Nelson requested substantive resolution, claiming damages were insufficient.
She requested orders restraining defendants from depositing storm and waste water on properties of Bennett and Fuse.
She also requested immediate replacement of all pump stations in fair, poor, or flooded condition.
Lastly, she requested appointment of a monitor to oversee replacement of pump stations and repairs of plaintiffs’ homes.
A year later, Deborah Musiker of the Earth Justice firm in Chicago sued Cahokia Heights and Commonfields water district on behalf of Centreville Citizens for Change.
She asserted claims under citizen action provisions of the national Clean Water Act.
“Residents have been trapped in their homes for days after rains and some have even required rescuing by boat,” she wrote.
Musiker claimed ditches in front of homes hold stagnant water and become mosquito breeding grounds in warm months.
“The combination of mismanaged storm water infrastructure and broken sewage systems further compounds the destruction wrought by each alone,” she wrote.
Musiker sought declaratory judgment, injunctive relief, and civil penalties.
She listed 32 clients of Nelson and Jackson as individual plaintiffs asserting claims similar to those of Bennett and Fuse.

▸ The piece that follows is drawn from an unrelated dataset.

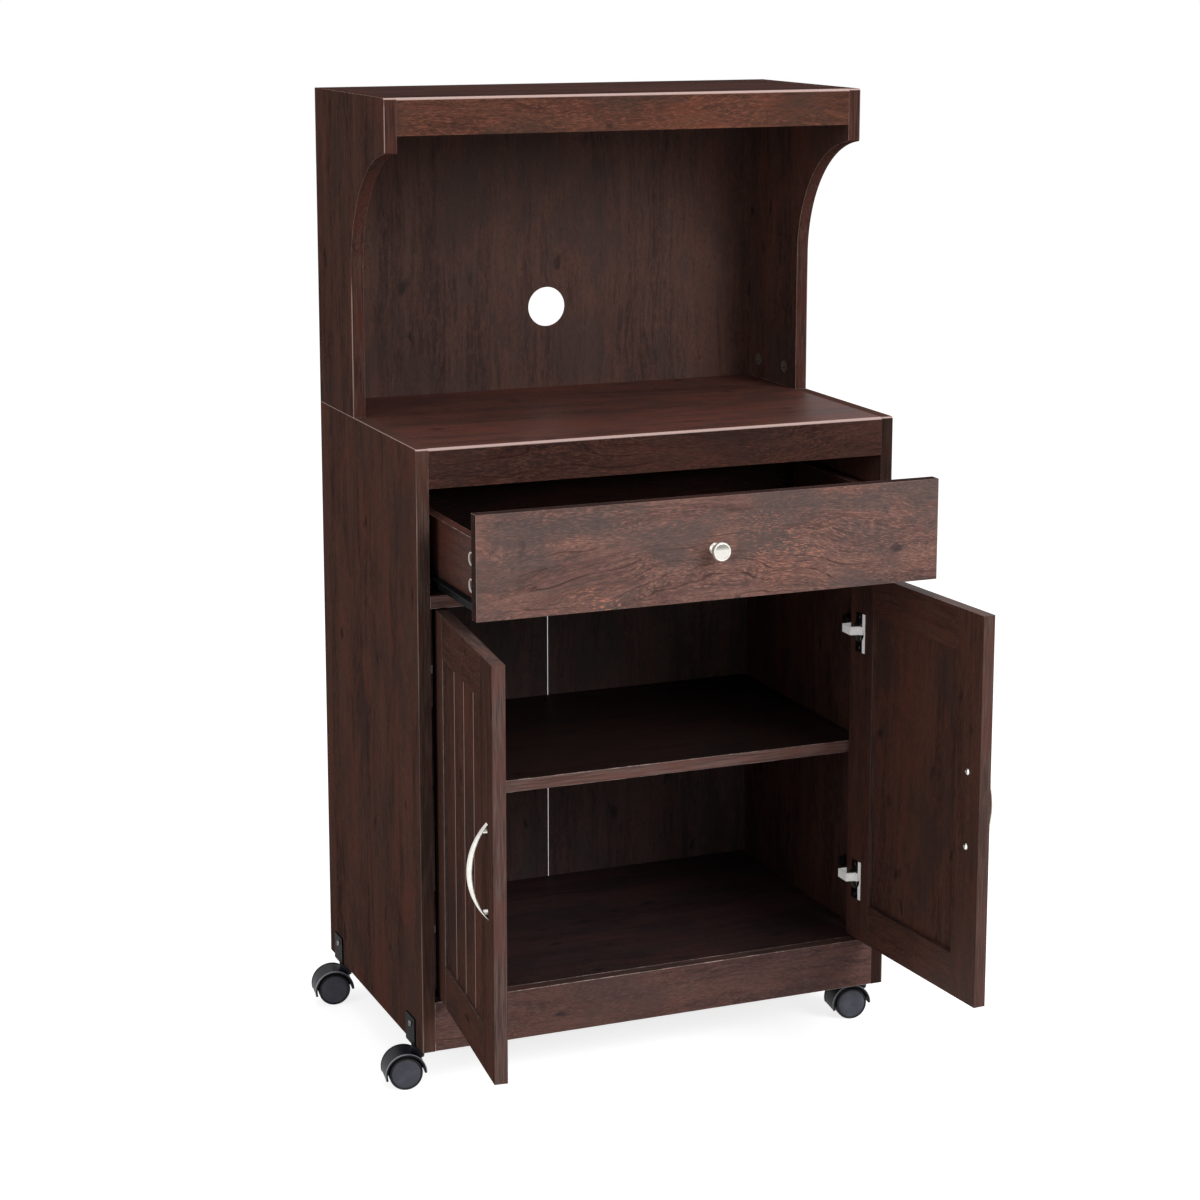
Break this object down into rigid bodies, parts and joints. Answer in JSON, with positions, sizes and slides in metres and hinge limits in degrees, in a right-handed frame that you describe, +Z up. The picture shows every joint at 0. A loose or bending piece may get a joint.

She later added Metro East Sanitary District as a defendant.
Dugan presided over that action while Senior District Judge Phil Gilbert presided over claims filed by Bennett and Fuse.
Last September, Gilbert toured neighborhoods and held a settlement conference at Kappa House in East St. Louis with “other interested community members” present.
No settlement resulted.
In November, Dugan denied a motion to dismiss the Centreville Citizens for Change case.
At a hearing in December, Gilbert said he and Dugan decided one judge needed to preside over both cases. Dugan now presides over the cases.
Someone lamented the loss of Gilbert's knowledge of the situation, and he said Dugan “has a mind like a sponge.”
Cahokia Heights counsel Ann Barron moved to dismiss the Centreville Citizens for Change suit in June, claiming primary jurisdiction belonged to environmental agencies.
She claimed they had expertise and resources to direct the project, “a task for which the court is not well suited.”
“Any injunctive order issued by this court may likely conflict with the work that is ongoing and that is scheduled to be completed in the next several years," she wrote.
Erica Spitzig of Cincinnati filed a similar motion for Cahokia Heights in the case of Bennett and Fuse in July.
She claimed that if the city and the agencies reach agreement and agency managers approve a decree, it would be lodged with the court for public comment, review and entry.
She also claimed Bennett and Fuse asked for the same type of repairs the city and the agencies already addressed.
She added that court intervention before the city has implemented the remedy of the agencies could delay the corrective measures all stakeholders want.
Jackson responded that Dugan shouldn’t abstain based on speculation that an agreement with state or federal agencies might conflict with his ruling.
She claimed Bennett and Fuse, ages 72 and 82, dealt with the issues for decades and urgently litigated this case for over three years.
Spitzig brought her motion to Dugan on Sept. 7 and said, “At the end of the day, the plaintiffs will get the relief they want.”
Dugan said, “What about the delays that have occurred with fashioning some sort of relief already for the homeowners?”
He said if he granted a stay, the agencies could take whatever time they want.
“I gather it hasn’t been all that stellar in terms of finding progress,” he said.
He said he heard the Illinois agency was working.
“It’s kind of a bimorphus bromide,” he said.